January 26, 2012, 1:24 PM — It's not often that a company report a 13% decline in profit only to see shares gain more than 25%, but that's what's happening with Netflix on Thursday.
Shares got a sharp bump in extended trading Wednesday, climbing as high as 17% from the closing price to 111.00, but a good night's sleep made investors even more bullish, with shares of Netflix (NASDAQ: NFLX) soaring as high as 119.37, or 25.6% above Wednesday's close of 95.04.
(Also see: Netflix shares jump on Verizon acquisition rumor)
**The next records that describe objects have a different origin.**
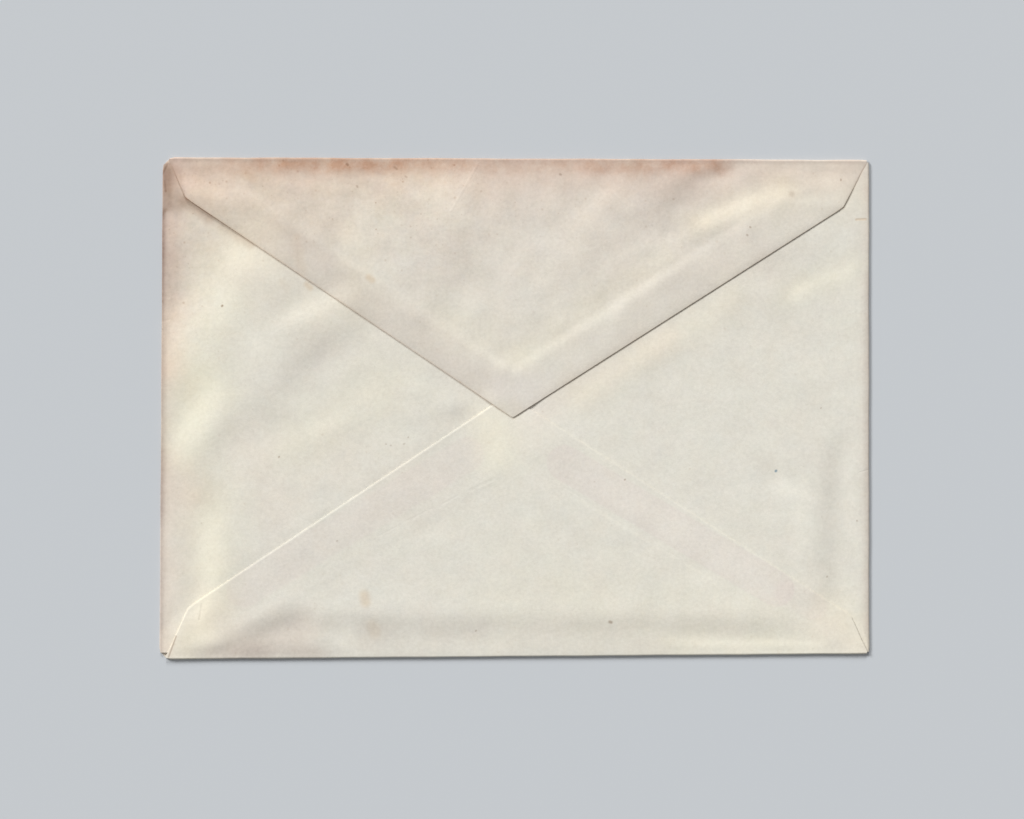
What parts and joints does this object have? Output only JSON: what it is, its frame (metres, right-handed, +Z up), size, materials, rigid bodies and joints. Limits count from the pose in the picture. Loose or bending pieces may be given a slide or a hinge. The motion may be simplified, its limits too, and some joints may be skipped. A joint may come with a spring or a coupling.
{
  "type": "paper envelope",
  "caption": "Small letter envelope of cream paper with pointed diamond flaps, gummed side seams and an unsealed seal flap, lying front down with its back up.",
  "frame": {"origin": "middle of the outline on the face that the envelope rests on, the outside of the front panel", "axes": "+X along the long folds to the right as the back is seen, +Y from the bottom fold to the top fold, +Z up out of the back"},
  "size_m": [0.1624, 0.1148, 0.0009],
  "materials": {
    "paper": "aged cream writing paper, matt, with faint brown staining along the top fold"
  },
  "bodies": {
    "root": {"envelope": "paper"}
  },
  "joints": []
}
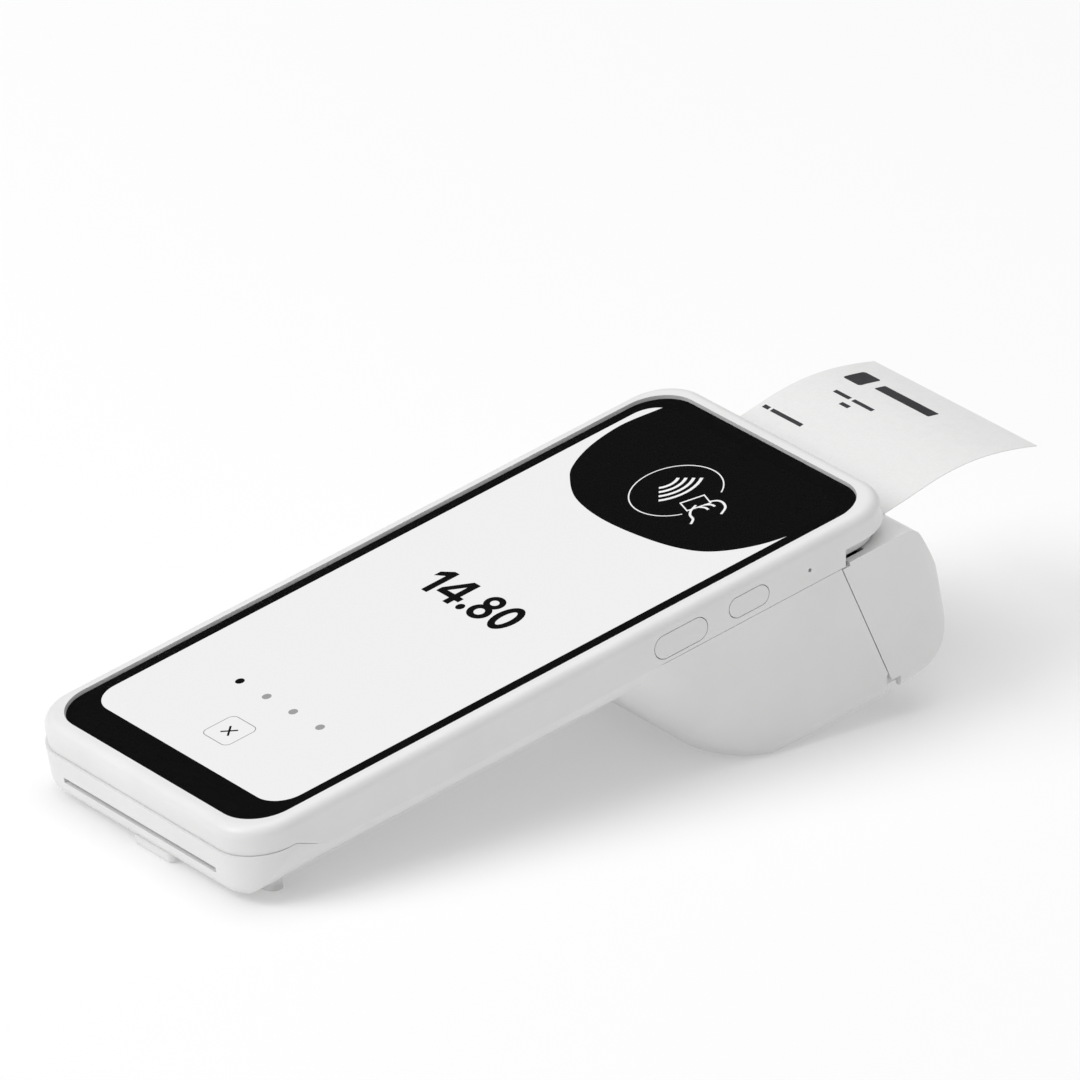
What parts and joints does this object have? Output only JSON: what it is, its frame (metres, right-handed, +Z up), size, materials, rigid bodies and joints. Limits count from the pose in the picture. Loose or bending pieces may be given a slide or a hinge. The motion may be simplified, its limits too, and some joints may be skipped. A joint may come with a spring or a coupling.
{
  "type": "card payment terminal",
  "caption": "Handheld card payment terminal with a full-front touch screen, side keys and a hinged receipt printer pod that props it up at a slant.",
  "frame": {"origin": "middle of the resting footprint's box, on the table surface", "axes": "+Z up from the table, +Y towards the printer end with the screen rising that way, +X to the user's right"},
  "size_m": [0.081, 0.2142, 0.0512],
  "materials": {
    "shell_white": "fine satin moulded plastic",
    "glass_black": "polished cover glass, black printed border",
    "gasket_black": "foam adhesive",
    "panel": "lit display",
    "dark_plastic": "moulded",
    "grey_plastic": "moulded",
    "key_white": "satin",
    "steel": "stamped sheet",
    "alloy": "die cast",
    "board": "solder mask",
    "flex": "polyimide film",
    "battery": "shrink sleeve",
    "brass": "gold-plated contacts",
    "copper": "etched coil",
    "ferrite": "ferrite sheet",
    "foot_rubber": "light silicone rubber",
    "platen_rubber": "ground rubber",
    "paper": "thermal paper",
    "core_card": "wound core",
    "gear_plastic": "acetal",
    "ceramic": "glazed heating line"
  },
  "bodies": {
    "case": {"top_housing": "shell_white", "lower_housing": "shell_white", "battery_cover": "shell_white", "cover_glass": "glass_black", "glass_gasket": "gasket_black", "display_panel": "panel", "front_camera": "dark_plastic", "mid_frame": "alloy", "main_board": "board", "shield_can_left": "steel", "shield_can_right": "steel", "battery_pack": "battery", "card_reader": "dark_plastic", "card_contacts": "brass", "nfc_ferrite": "ferrite", "nfc_antenna": "copper", "speaker": "dark_plastic", "vibration_motor": "steel", "usb_board": "board", "usb_port": "steel", "microphone": "dark_plastic", "key_flex": "flex", "volume_up_switch": "steel", "volume_down_switch": "steel", "power_switch": "steel", "front_foot_left": "foot_rubber", "front_foot_right": "foot_rubber", "rear_pad_left": "foot_rubber", "rear_pad_right": "foot_rubber", "housing_screw_1": "steel", "housing_screw_2": "steel", "housing_screw_3": "steel", "housing_screw_4": "steel", "paper_bucket": "grey_plastic", "receipt_strip": "paper", "printer_frame": "steel", "head_spring_left": "steel", "head_spring_right": "steel", "paper_sensor": "dark_plastic", "idler_pin": "steel", "stepper_motor": "steel", "hinge_pin": "steel"},
    "lid": {"printer_lid": "shell_white", "tear_bar": "steel"},
    "platen": {"platen_roller": "platen_rubber", "platen_shaft": "steel", "platen_gear": "gear_plastic"},
    "idler": {"idler_gear": "gear_plastic"},
    "motor_rotor": {"motor_gear": "gear_plastic", "motor_shaft": "steel"},
    "paper_spool": {"paper_roll": "paper", "roll_core": "core_card"},
    "head": {"print_head": "ceramic", "head_heatsink": "alloy"},
    "volume_button": {"volume_key": "key_white"},
    "power_button": {"power_key": "key_white"}
  },
  "joints": [
    {"name": "lid_hinge", "type": "hinge", "parent": "case", "child": "lid", "pos_m": [0, 0.06187, 0.00964], "axis": [-1, 0, 0], "range_deg": [0, 55]},
    {"name": "platen_spin", "type": "hinge", "parent": "lid", "child": "platen", "pos_m": [0, 0.05779, 0.03452], "axis": [1, 0, 0], "continuous": true},
    {"name": "idler_spin", "type": "hinge", "parent": "case", "child": "idler", "pos_m": [0, 0.04645, 0.03266], "axis": [1, 0, 0], "continuous": true},
    {"name": "motor_spin", "type": "hinge", "parent": "case", "child": "motor_rotor", "pos_m": [0, 0.05341, 0.0248], "axis": [1, 0, 0], "continuous": true},
    {"name": "roll_spin", "type": "hinge", "parent": "case", "child": "paper_spool", "pos_m": [0, 0.03412, 0.01803], "axis": [1, 0, 0], "continuous": true},
    {"name": "head_pivot", "type": "hinge", "parent": "case", "child": "head", "pos_m": [0, 0.04936, 0.03882], "axis": [1, 0, 0], "range_deg": [0, 1.2], "stiffness_Nm_per_rad": 5, "springref_deg": -1.15},
    {"name": "volume_rock", "type": "hinge", "parent": "case", "child": "volume_button", "pos_m": [0.037, 0.00384, 0.03377], "axis": [0, -0.2008, 0.9796], "range_deg": [-1.2, 1.2], "stiffness_Nm_per_rad": 0.5},
    {"name": "power_press", "type": "slide", "parent": "case", "child": "power_button", "axis": [-1, 0, 0], "range_m": [0, 0.0003], "stiffness_N_per_m": 2000, "springref_m": -0.0002}
  ],
  "couplings": [
    {"joint": "idler_spin", "follows": "platen_spin", "ratio": -0.76923},
    {"joint": "motor_spin", "follows": "platen_spin", "ratio": 1.25}
  ]
}
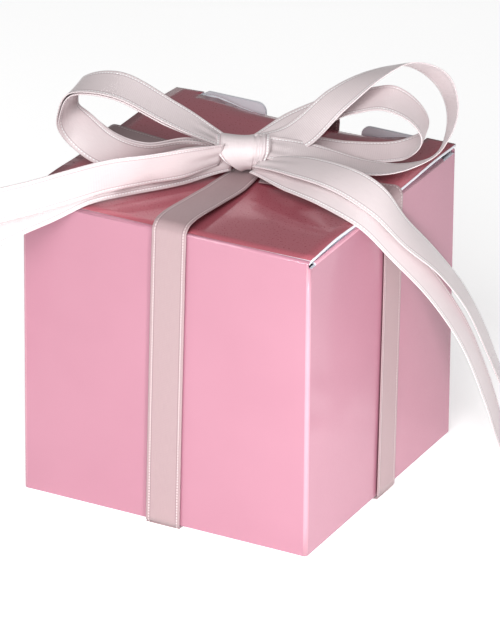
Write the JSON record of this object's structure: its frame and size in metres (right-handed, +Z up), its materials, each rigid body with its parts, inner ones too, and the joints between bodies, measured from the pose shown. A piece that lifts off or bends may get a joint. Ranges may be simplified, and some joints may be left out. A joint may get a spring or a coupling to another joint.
{
  "type": "gift box",
  "caption": "Square folding carton with a hinged tuck-in lid and a snap-lock base, tied with a crossed satin ribbon and a bow.",
  "frame": {"origin": "centre of the underside, on the surface the box stands on", "axes": "+Z up; -Y out of the front panel, which carries the lid's crease; +Y out of the back panel with the thumb notch; +X out of the right panel"},
  "size_m": [0.1327, 0.0995, 0.0687],
  "materials": {
    "pink_board": "gloss-coated pink boxboard, raw white edges",
    "white_board": "uncoated white inside of the board",
    "blush_satin": "pale blush satin ribbon with finely stitched selvedges"
  },
  "bodies": {
    "carton": {"front_panel": "pink_board", "left_panel": "pink_board", "right_panel": "pink_board", "back_panel": "pink_board", "glue_tab": "white_board", "base_front_flap": "white_board", "base_left_flap": "white_board", "base_right_flap": "white_board", "base_rear_flap": "white_board", "ribbon_under_front_back": "blush_satin", "ribbon_under_left": "blush_satin", "ribbon_under_right": "blush_satin"},
    "lid": {"lid_panel": "pink_board"},
    "tuck": {"lid_tuck_flap": "pink_board"},
    "dust_left": {"dust_flap_left": "white_board"},
    "dust_right": {"dust_flap_right": "white_board"},
    "ribbon": {"ribbon_knot": "blush_satin", "ribbon_strap_front": "blush_satin", "ribbon_strap_back": "blush_satin", "ribbon_strap_right": "blush_satin", "ribbon_strap_left": "blush_satin", "bow_loop_left": "blush_satin", "bow_loop_left_lining": "blush_satin", "bow_loop_right_outer": "blush_satin", "bow_loop_right_inner": "blush_satin", "tail_left_front": "blush_satin", "tail_left_rear": "blush_satin", "tail_right_outer": "blush_satin", "tail_right_inner": "blush_satin"}
  },
  "joints": [
    {"name": "lid_hinge", "type": "hinge", "parent": "carton", "child": "lid", "pos_m": [0, -0.02515, 0.05135], "axis": [1, 0, 0], "range_deg": [0, 120]},
    {"name": "lid_tuck_flap_hinge", "type": "hinge", "parent": "lid", "child": "tuck", "pos_m": [0, 0.02425, 0.05135], "axis": [1, 0, 0], "range_deg": [0, 36]},
    {"name": "dust_flap_left_hinge", "type": "hinge", "parent": "carton", "child": "dust_left", "pos_m": [-0.02515, 0, 0.05055], "axis": [0, -1, 0], "range_deg": [0, 34]},
    {"name": "dust_flap_right_hinge", "type": "hinge", "parent": "carton", "child": "dust_right", "pos_m": [0.02515, 0, 0.05055], "axis": [0, 1, 0], "range_deg": [0, 34]},
    {"name": "ribbon_lift", "type": "slide", "parent": "carton", "child": "ribbon", "axis": [0, 0, 1], "range_m": [0, 0.143]}
  ],
  "couplings": [
    {"joint": "lid_tuck_flap_hinge", "follows": "lid_hinge", "ratio": 0.3},
    {"joint": "dust_flap_left_hinge", "follows": "lid_hinge", "ratio": 0.28},
    {"joint": "dust_flap_right_hinge", "follows": "lid_hinge", "ratio": 0.28},
    {"joint": "ribbon_lift", "follows": "lid_hinge", "m_per_rad": 0.068}
  ]
}
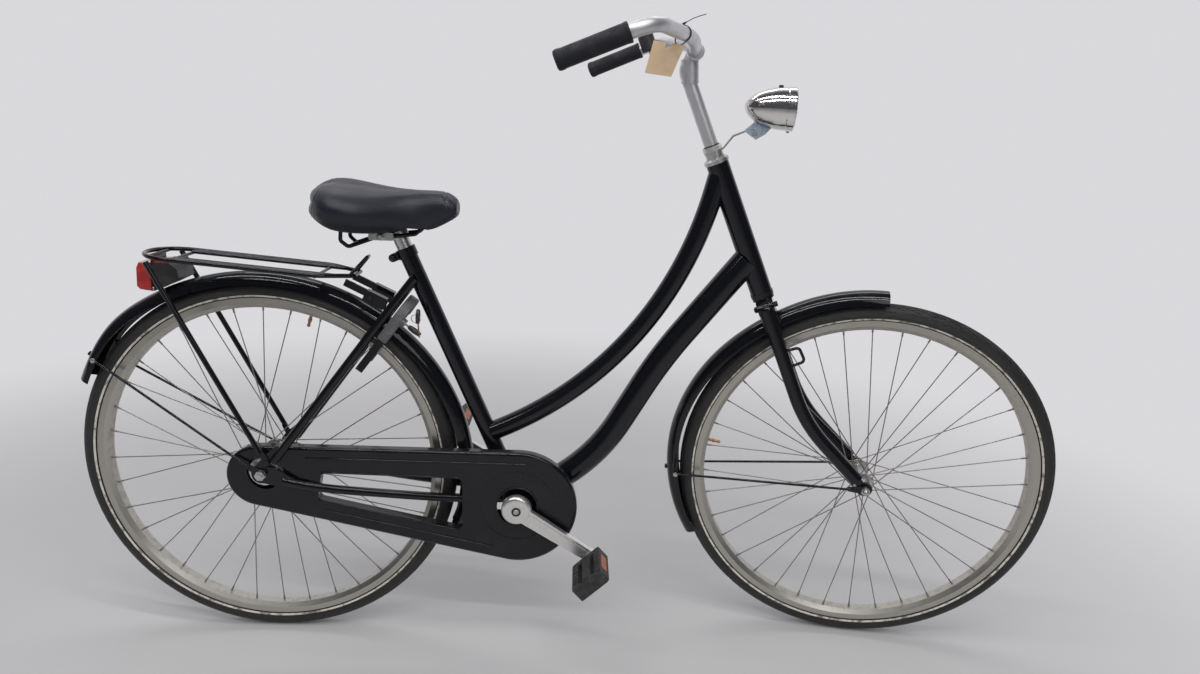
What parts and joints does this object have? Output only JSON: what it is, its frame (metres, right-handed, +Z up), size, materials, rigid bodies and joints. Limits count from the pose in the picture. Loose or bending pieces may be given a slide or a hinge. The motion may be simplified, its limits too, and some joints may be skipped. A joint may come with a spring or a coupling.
{
  "type": "city bicycle",
  "caption": "Step-through city bicycle with a looped frame, swept handlebar, full chain case, mudguards, rear carrier and ring lock.",
  "frame": {"origin": "top of the saddle, on the bicycle's middle plane, where the rider sits", "axes": "+X forward, +Y to the rider's left, +Z up; the frame's plane is upright and the wheels stand on one level line"},
  "size_m": [1.857, 0.5904, 1.1962],
  "materials": {
    "frame_paint": "gloss black",
    "guard_paint": "gloss black",
    "case_paint": "gloss black",
    "black_steel": "satin black",
    "bright_steel": "polished, dulled",
    "rim_steel": "dull",
    "crank_steel": "dull",
    "tyre": "matt",
    "black_plastic": "gloss",
    "lock_shell": "satin",
    "grey_plastic": "satin",
    "saddle_cover": "satin, embossed",
    "grip_rubber": "matt",
    "pedal_rubber": "matt",
    "red_lens": "gloss",
    "amber_lens": "gloss",
    "clear_glass": "clear"
  },
  "bodies": {
    "frame": {"head_tube": "frame_paint", "headset_cups": "bright_steel", "upper_tube": "frame_paint", "lower_tube": "frame_paint", "seat_tube": "frame_paint", "bottom_bracket": "frame_paint", "chain_stays": "frame_paint", "seat_stays": "frame_paint", "rear_dropouts": "frame_paint", "rear_axle": "bright_steel", "rear_mudguard": "guard_paint", "rear_mudguard_stays": "guard_paint", "carrier_deck": "frame_paint", "carrier_stays": "frame_paint", "carrier_struts": "frame_paint", "rear_light_lens": "red_lens", "rear_light_housing": "black_plastic", "chain_case": "case_paint", "ring_lock": "black_steel", "ring_lock_cover": "lock_shell", "seat_post": "bright_steel", "saddle_frame": "black_steel", "saddle_clamp": "bright_steel", "saddle": "saddle_cover"},
    "steering": {"fork_crown": "frame_paint", "fork_blades": "frame_paint", "front_axle": "bright_steel", "front_mudguard": "guard_paint", "front_mudguard_stays": "guard_paint", "headset_nut": "bright_steel", "handlebar": "bright_steel", "grips": "grip_rubber", "headlight_shell": "bright_steel", "headlight_glass": "clear_glass", "headlight_bracket": "bright_steel", "headlight_holder": "grey_plastic", "bell": "black_plastic"},
    "front_wheel": {"front_tyre": "tyre", "front_rim": "rim_steel", "front_spokes": "bright_steel", "front_hub": "bright_steel"},
    "rear_wheel": {"rear_tyre": "tyre", "rear_rim": "rim_steel", "rear_spokes": "bright_steel", "rear_hub": "bright_steel"},
    "crankset": {"crank_spindle": "bright_steel", "crank_right": "crank_steel", "crank_left": "crank_steel"},
    "right_pedal": {"pedal_right": "pedal_rubber", "pedal_right_reflectors": "amber_lens"},
    "left_pedal": {"pedal_left": "pedal_rubber", "pedal_left_reflectors": "amber_lens"}
  },
  "joints": [
    {"name": "steering", "type": "hinge", "parent": "frame", "child": "steering", "pos_m": [0.87305, 0, -0.534], "axis": [-0.3949, 0, 0.9187], "range_deg": [-49.4, 70.6]},
    {"name": "front_wheel_spin", "type": "hinge", "parent": "steering", "child": "front_wheel", "pos_m": [0.94396, -0.01216, -0.53444], "axis": [0.169, 0.9829, 0.0726], "continuous": true},
    {"name": "rear_wheel_spin", "type": "hinge", "parent": "frame", "child": "rear_wheel", "pos_m": [-0.206, 0, -0.534], "axis": [0, 1, 0], "continuous": true},
    {"name": "crank_spin", "type": "hinge", "parent": "frame", "child": "crankset", "pos_m": [0.27, 0, -0.594], "axis": [0, 1, 0], "continuous": true},
    {"name": "right_pedal_spin", "type": "hinge", "parent": "crankset", "child": "right_pedal", "pos_m": [0.41257, -0.11, -0.68659], "axis": [0, 1, 0], "continuous": true},
    {"name": "left_pedal_spin", "type": "hinge", "parent": "crankset", "child": "left_pedal", "pos_m": [0.12743, 0.11, -0.50141], "axis": [0, 1, 0], "continuous": true}
  ]
}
And that's because many traders believe, despite the drop in fourth-quarter earnings to 73 cents a share from 87 cents a share, Netflix has weathered the subscriber exodus triggered by last July's ill-advised 60% hike in rates and splitting of DVD and streaming video accounts. (No doubt the 47% increase in revenue to $876 million also helped sway traders.)
The numbers would seem to bear that out. Netflix on Wednesday reported that streaming subscriptions in the U.S. grew to 21.67 million members from 21.45 million in the third quarter.
Further, Netflix said domestic streaming net membership for the first quarter "are tracking close to our net additions in Q1 2010 of 1.7 million." The company projects total domestic streaming subscriptions of 22.8 million to 23.6 million in the current quarter.
Keep in mind that through last June 30, Netflix had 24.59 million domestic subscribers. This was when it offered one paid subscription that covered DVDs by mail and streaming. By the end of Q3, total domestic subscriptions had fallen to 23.79 million, including 21.45 million streaming-only subscribers.
So it does appear (for now) that the worst is over for Netflix, at least as far as Wall Street is concerned. Yes, it will continue to spend heavily to build subscriber bases in several international markets, but the U.S. market still accounts for more than 96% of Netflix's revenues. Until further notice, as the U.S. market goes, so goes Netflix.
If Netflix can reach the high end of its domestic streaming subscription guidance for Q1, it'll be just another good quarter away from fully recovering its domestic subscriber numbers.
Getting the company's stock back to its $300 pre-chaos days will be an altogether different challenge.